Task instructions → Restate the records below word for word.

▽

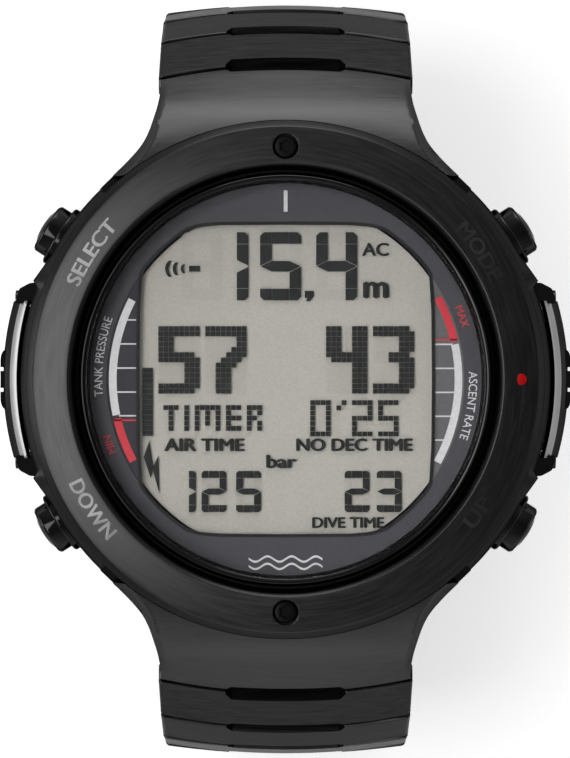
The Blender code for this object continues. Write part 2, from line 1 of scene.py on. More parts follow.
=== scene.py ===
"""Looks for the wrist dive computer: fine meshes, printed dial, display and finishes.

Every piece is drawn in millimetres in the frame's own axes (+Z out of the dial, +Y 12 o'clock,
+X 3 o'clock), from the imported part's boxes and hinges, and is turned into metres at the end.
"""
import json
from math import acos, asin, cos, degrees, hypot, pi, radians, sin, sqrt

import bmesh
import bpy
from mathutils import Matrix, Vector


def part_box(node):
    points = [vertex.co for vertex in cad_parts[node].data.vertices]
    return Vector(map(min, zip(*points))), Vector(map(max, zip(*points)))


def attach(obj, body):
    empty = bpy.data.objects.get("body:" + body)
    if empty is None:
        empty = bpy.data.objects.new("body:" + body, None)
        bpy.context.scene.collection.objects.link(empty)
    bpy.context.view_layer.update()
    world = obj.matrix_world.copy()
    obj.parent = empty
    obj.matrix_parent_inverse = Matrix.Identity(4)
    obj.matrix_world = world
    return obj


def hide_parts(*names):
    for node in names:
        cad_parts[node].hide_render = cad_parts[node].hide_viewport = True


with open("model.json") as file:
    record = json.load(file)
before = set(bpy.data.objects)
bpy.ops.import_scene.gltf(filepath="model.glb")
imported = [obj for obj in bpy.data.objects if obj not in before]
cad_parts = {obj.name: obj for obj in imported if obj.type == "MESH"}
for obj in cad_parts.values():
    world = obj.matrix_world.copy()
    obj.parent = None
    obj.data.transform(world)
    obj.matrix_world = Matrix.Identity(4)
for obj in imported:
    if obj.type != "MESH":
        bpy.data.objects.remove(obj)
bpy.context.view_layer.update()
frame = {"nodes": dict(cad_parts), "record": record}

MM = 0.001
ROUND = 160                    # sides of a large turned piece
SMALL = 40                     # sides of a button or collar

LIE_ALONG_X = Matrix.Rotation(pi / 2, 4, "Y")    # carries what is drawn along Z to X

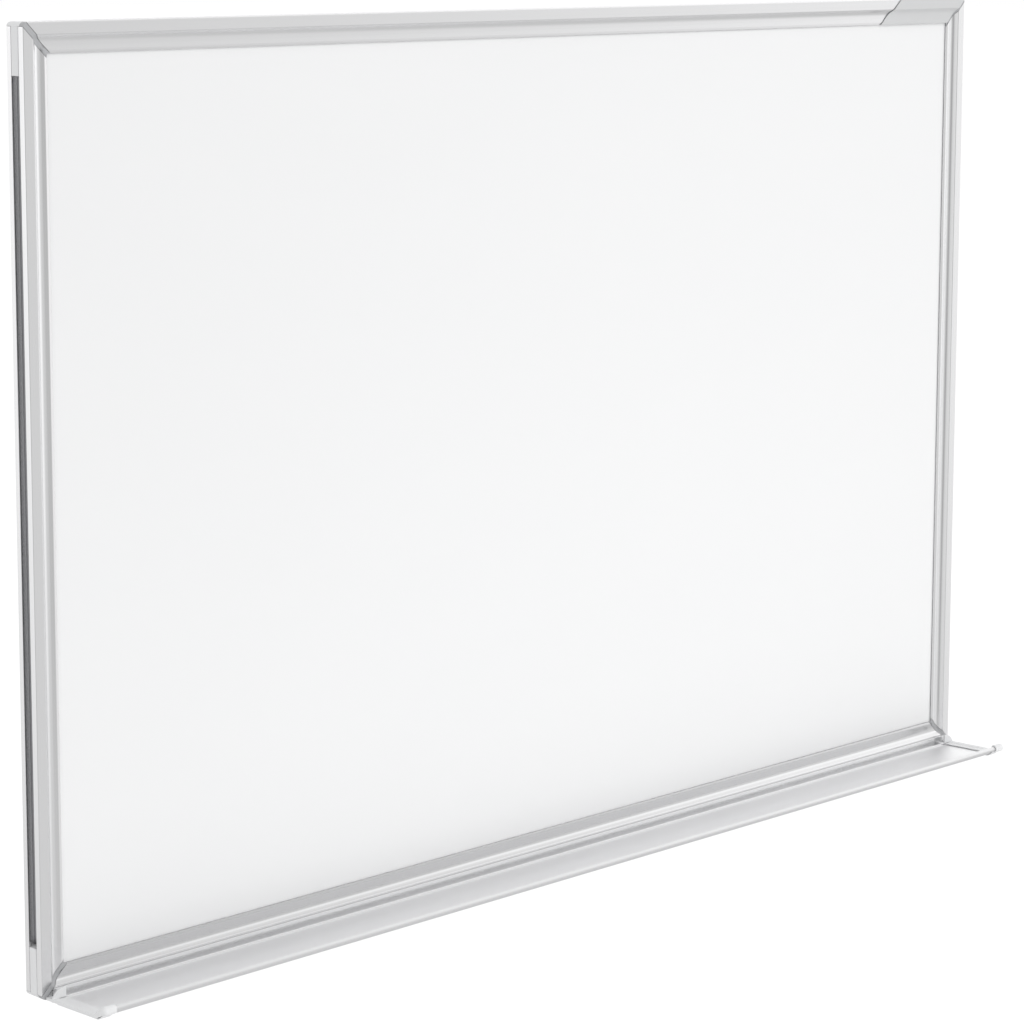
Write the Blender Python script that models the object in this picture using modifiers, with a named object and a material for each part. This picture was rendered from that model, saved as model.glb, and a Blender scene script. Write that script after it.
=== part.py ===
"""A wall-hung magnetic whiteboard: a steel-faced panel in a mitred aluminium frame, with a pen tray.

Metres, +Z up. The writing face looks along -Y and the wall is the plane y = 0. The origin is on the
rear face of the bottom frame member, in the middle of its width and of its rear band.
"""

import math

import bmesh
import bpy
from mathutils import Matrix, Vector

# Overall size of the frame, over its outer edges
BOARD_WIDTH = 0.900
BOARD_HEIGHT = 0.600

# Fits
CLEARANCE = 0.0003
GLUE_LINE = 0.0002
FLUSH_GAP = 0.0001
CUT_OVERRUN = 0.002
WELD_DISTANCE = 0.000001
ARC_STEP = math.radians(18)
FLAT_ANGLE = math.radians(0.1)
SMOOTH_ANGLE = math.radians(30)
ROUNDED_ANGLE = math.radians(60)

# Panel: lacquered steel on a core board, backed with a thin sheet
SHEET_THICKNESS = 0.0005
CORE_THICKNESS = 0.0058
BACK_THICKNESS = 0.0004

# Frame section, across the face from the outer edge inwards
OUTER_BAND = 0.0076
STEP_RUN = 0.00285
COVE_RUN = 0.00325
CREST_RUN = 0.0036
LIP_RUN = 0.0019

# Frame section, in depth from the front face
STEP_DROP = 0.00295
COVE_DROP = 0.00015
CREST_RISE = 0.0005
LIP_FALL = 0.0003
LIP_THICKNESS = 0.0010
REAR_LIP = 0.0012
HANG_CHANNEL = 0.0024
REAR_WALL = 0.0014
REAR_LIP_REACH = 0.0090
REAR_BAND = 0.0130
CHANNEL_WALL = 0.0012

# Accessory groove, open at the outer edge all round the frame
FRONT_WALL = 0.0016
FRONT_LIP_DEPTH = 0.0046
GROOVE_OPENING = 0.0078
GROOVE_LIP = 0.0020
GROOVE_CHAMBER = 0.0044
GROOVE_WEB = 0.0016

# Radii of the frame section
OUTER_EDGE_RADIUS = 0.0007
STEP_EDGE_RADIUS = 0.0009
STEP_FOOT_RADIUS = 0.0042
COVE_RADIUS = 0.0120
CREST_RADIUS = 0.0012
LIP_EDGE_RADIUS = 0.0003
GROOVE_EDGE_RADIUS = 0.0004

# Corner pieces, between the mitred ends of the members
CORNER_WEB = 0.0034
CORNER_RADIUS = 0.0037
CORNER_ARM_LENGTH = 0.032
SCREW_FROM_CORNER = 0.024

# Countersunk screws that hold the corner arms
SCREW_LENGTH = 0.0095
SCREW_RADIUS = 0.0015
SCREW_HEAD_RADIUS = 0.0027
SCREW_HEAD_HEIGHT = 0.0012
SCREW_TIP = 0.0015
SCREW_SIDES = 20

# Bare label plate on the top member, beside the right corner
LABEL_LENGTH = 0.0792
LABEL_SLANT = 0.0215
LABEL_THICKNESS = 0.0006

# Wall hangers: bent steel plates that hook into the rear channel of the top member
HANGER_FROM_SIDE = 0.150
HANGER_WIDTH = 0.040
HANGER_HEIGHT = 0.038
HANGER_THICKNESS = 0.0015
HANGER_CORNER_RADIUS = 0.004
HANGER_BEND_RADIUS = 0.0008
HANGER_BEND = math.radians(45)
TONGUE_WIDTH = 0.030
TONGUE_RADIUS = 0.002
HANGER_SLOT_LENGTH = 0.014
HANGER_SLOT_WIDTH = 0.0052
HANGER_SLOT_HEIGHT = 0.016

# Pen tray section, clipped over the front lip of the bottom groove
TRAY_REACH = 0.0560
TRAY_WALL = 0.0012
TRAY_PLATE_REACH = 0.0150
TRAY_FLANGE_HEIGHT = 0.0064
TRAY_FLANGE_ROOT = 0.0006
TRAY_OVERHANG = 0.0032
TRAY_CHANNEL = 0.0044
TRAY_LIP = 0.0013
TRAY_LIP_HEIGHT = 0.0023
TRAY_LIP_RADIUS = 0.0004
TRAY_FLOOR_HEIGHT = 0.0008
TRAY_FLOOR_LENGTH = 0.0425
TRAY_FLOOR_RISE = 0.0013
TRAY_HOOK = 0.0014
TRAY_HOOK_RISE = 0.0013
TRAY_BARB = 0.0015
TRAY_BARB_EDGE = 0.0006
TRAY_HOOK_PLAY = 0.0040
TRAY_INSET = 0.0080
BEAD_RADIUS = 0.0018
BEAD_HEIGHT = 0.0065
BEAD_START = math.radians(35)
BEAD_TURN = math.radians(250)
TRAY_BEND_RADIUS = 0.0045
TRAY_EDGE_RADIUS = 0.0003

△

Exercise answer →
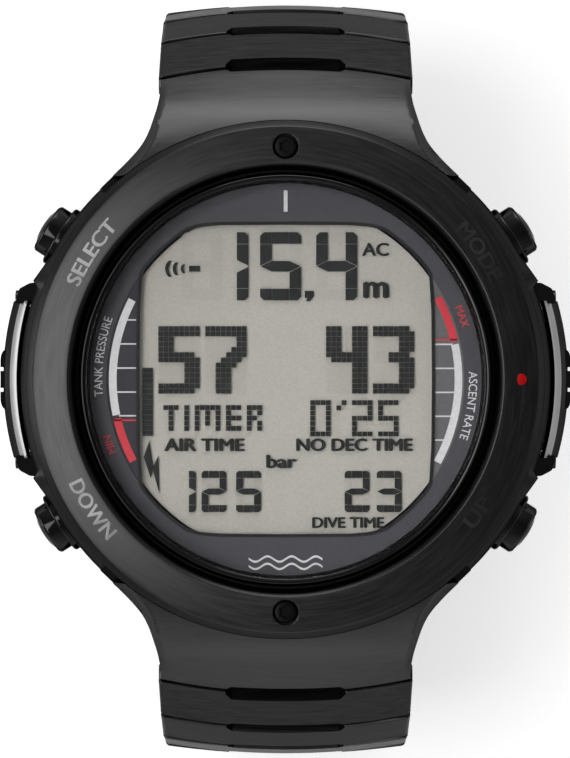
The Blender code for this object continues. Write part 2, from line 1 of scene.py on. More parts follow.
=== scene.py ===
"""Looks for the wrist dive computer: fine meshes, printed dial, display and finishes.

Every piece is drawn in millimetres in the frame's own axes (+Z out of the dial, +Y 12 o'clock,
+X 3 o'clock), from the imported part's boxes and hinges, and is turned into metres at the end.
"""
import json
from math import acos, asin, cos, degrees, hypot, pi, radians, sin, sqrt

import bmesh
import bpy
from mathutils import Matrix, Vector


def part_box(node):
    points = [vertex.co for vertex in cad_parts[node].data.vertices]
    return Vector(map(min, zip(*points))), Vector(map(max, zip(*points)))


def attach(obj, body):
    empty = bpy.data.objects.get("body:" + body)
    if empty is None:
        empty = bpy.data.objects.new("body:" + body, None)
        bpy.context.scene.collection.objects.link(empty)
    bpy.context.view_layer.update()
    world = obj.matrix_world.copy()
    obj.parent = empty
    obj.matrix_parent_inverse = Matrix.Identity(4)
    obj.matrix_world = world
    return obj


def hide_parts(*names):
    for node in names:
        cad_parts[node].hide_render = cad_parts[node].hide_viewport = True


with open("model.json") as file:
    record = json.load(file)
before = set(bpy.data.objects)
bpy.ops.import_scene.gltf(filepath="model.glb")
imported = [obj for obj in bpy.data.objects if obj not in before]
cad_parts = {obj.name: obj for obj in imported if obj.type == "MESH"}
for obj in cad_parts.values():
    world = obj.matrix_world.copy()
    obj.parent = None
    obj.data.transform(world)
    obj.matrix_world = Matrix.Identity(4)
for obj in imported:
    if obj.type != "MESH":
        bpy.data.objects.remove(obj)
bpy.context.view_layer.update()
frame = {"nodes": dict(cad_parts), "record": record}

MM = 0.001
ROUND = 160                    # sides of a large turned piece
SMALL = 40                     # sides of a button or collar

LIE_ALONG_X = Matrix.Rotation(pi / 2, 4, "Y")    # carries what is drawn along Z to X

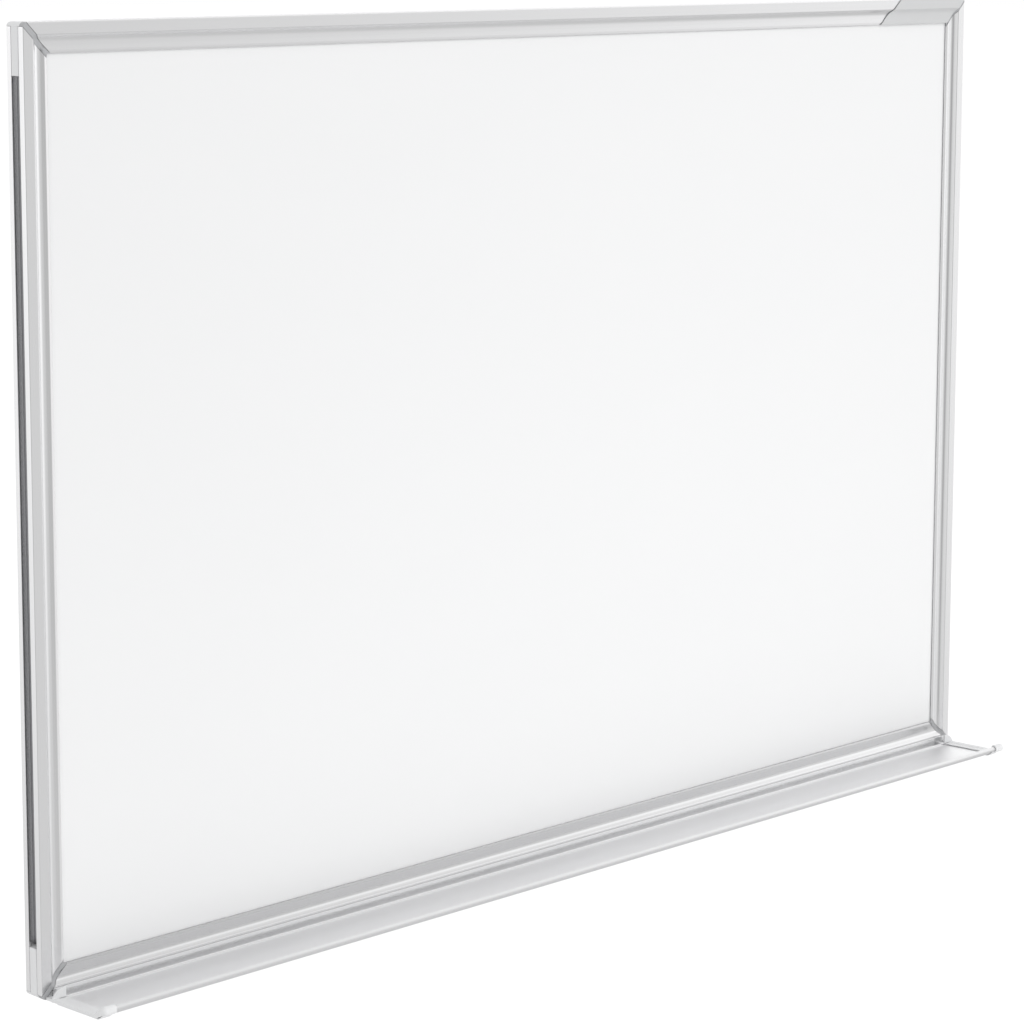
Write the Blender Python script that models the object in this picture using modifiers, with a named object and a material for each part. This picture was rendered from that model, saved as model.glb, and a Blender scene script. Write that script after it.
=== part.py ===
"""A wall-hung magnetic whiteboard: a steel-faced panel in a mitred aluminium frame, with a pen tray.

Metres, +Z up. The writing face looks along -Y and the wall is the plane y = 0. The origin is on the
rear face of the bottom frame member, in the middle of its width and of its rear band.
"""

import math

import bmesh
import bpy
from mathutils import Matrix, Vector

# Overall size of the frame, over its outer edges
BOARD_WIDTH = 0.900
BOARD_HEIGHT = 0.600

# Fits
CLEARANCE = 0.0003
GLUE_LINE = 0.0002
FLUSH_GAP = 0.0001
CUT_OVERRUN = 0.002
WELD_DISTANCE = 0.000001
ARC_STEP = math.radians(18)
FLAT_ANGLE = math.radians(0.1)
SMOOTH_ANGLE = math.radians(30)
ROUNDED_ANGLE = math.radians(60)

# Panel: lacquered steel on a core board, backed with a thin sheet
SHEET_THICKNESS = 0.0005
CORE_THICKNESS = 0.0058
BACK_THICKNESS = 0.0004

# Frame section, across the face from the outer edge inwards
OUTER_BAND = 0.0076
STEP_RUN = 0.00285
COVE_RUN = 0.00325
CREST_RUN = 0.0036
LIP_RUN = 0.0019

# Frame section, in depth from the front face
STEP_DROP = 0.00295
COVE_DROP = 0.00015
CREST_RISE = 0.0005
LIP_FALL = 0.0003
LIP_THICKNESS = 0.0010
REAR_LIP = 0.0012
HANG_CHANNEL = 0.0024
REAR_WALL = 0.0014
REAR_LIP_REACH = 0.0090
REAR_BAND = 0.0130
CHANNEL_WALL = 0.0012

# Accessory groove, open at the outer edge all round the frame
FRONT_WALL = 0.0016
FRONT_LIP_DEPTH = 0.0046
GROOVE_OPENING = 0.0078
GROOVE_LIP = 0.0020
GROOVE_CHAMBER = 0.0044
GROOVE_WEB = 0.0016

# Radii of the frame section
OUTER_EDGE_RADIUS = 0.0007
STEP_EDGE_RADIUS = 0.0009
STEP_FOOT_RADIUS = 0.0042
COVE_RADIUS = 0.0120
CREST_RADIUS = 0.0012
LIP_EDGE_RADIUS = 0.0003
GROOVE_EDGE_RADIUS = 0.0004

# Corner pieces, between the mitred ends of the members
CORNER_WEB = 0.0034
CORNER_RADIUS = 0.0037
CORNER_ARM_LENGTH = 0.032
SCREW_FROM_CORNER = 0.024

# Countersunk screws that hold the corner arms
SCREW_LENGTH = 0.0095
SCREW_RADIUS = 0.0015
SCREW_HEAD_RADIUS = 0.0027
SCREW_HEAD_HEIGHT = 0.0012
SCREW_TIP = 0.0015
SCREW_SIDES = 20

# Bare label plate on the top member, beside the right corner
LABEL_LENGTH = 0.0792
LABEL_SLANT = 0.0215
LABEL_THICKNESS = 0.0006

# Wall hangers: bent steel plates that hook into the rear channel of the top member
HANGER_FROM_SIDE = 0.150
HANGER_WIDTH = 0.040
HANGER_HEIGHT = 0.038
HANGER_THICKNESS = 0.0015
HANGER_CORNER_RADIUS = 0.004
HANGER_BEND_RADIUS = 0.0008
HANGER_BEND = math.radians(45)
TONGUE_WIDTH = 0.030
TONGUE_RADIUS = 0.002
HANGER_SLOT_LENGTH = 0.014
HANGER_SLOT_WIDTH = 0.0052
HANGER_SLOT_HEIGHT = 0.016

# Pen tray section, clipped over the front lip of the bottom groove
TRAY_REACH = 0.0560
TRAY_WALL = 0.0012
TRAY_PLATE_REACH = 0.0150
TRAY_FLANGE_HEIGHT = 0.0064
TRAY_FLANGE_ROOT = 0.0006
TRAY_OVERHANG = 0.0032
TRAY_CHANNEL = 0.0044
TRAY_LIP = 0.0013
TRAY_LIP_HEIGHT = 0.0023
TRAY_LIP_RADIUS = 0.0004
TRAY_FLOOR_HEIGHT = 0.0008
TRAY_FLOOR_LENGTH = 0.0425
TRAY_FLOOR_RISE = 0.0013
TRAY_HOOK = 0.0014
TRAY_HOOK_RISE = 0.0013
TRAY_BARB = 0.0015
TRAY_BARB_EDGE = 0.0006
TRAY_HOOK_PLAY = 0.0040
TRAY_INSET = 0.0080
BEAD_RADIUS = 0.0018
BEAD_HEIGHT = 0.0065
BEAD_START = math.radians(35)
BEAD_TURN = math.radians(250)
TRAY_BEND_RADIUS = 0.0045
TRAY_EDGE_RADIUS = 0.0003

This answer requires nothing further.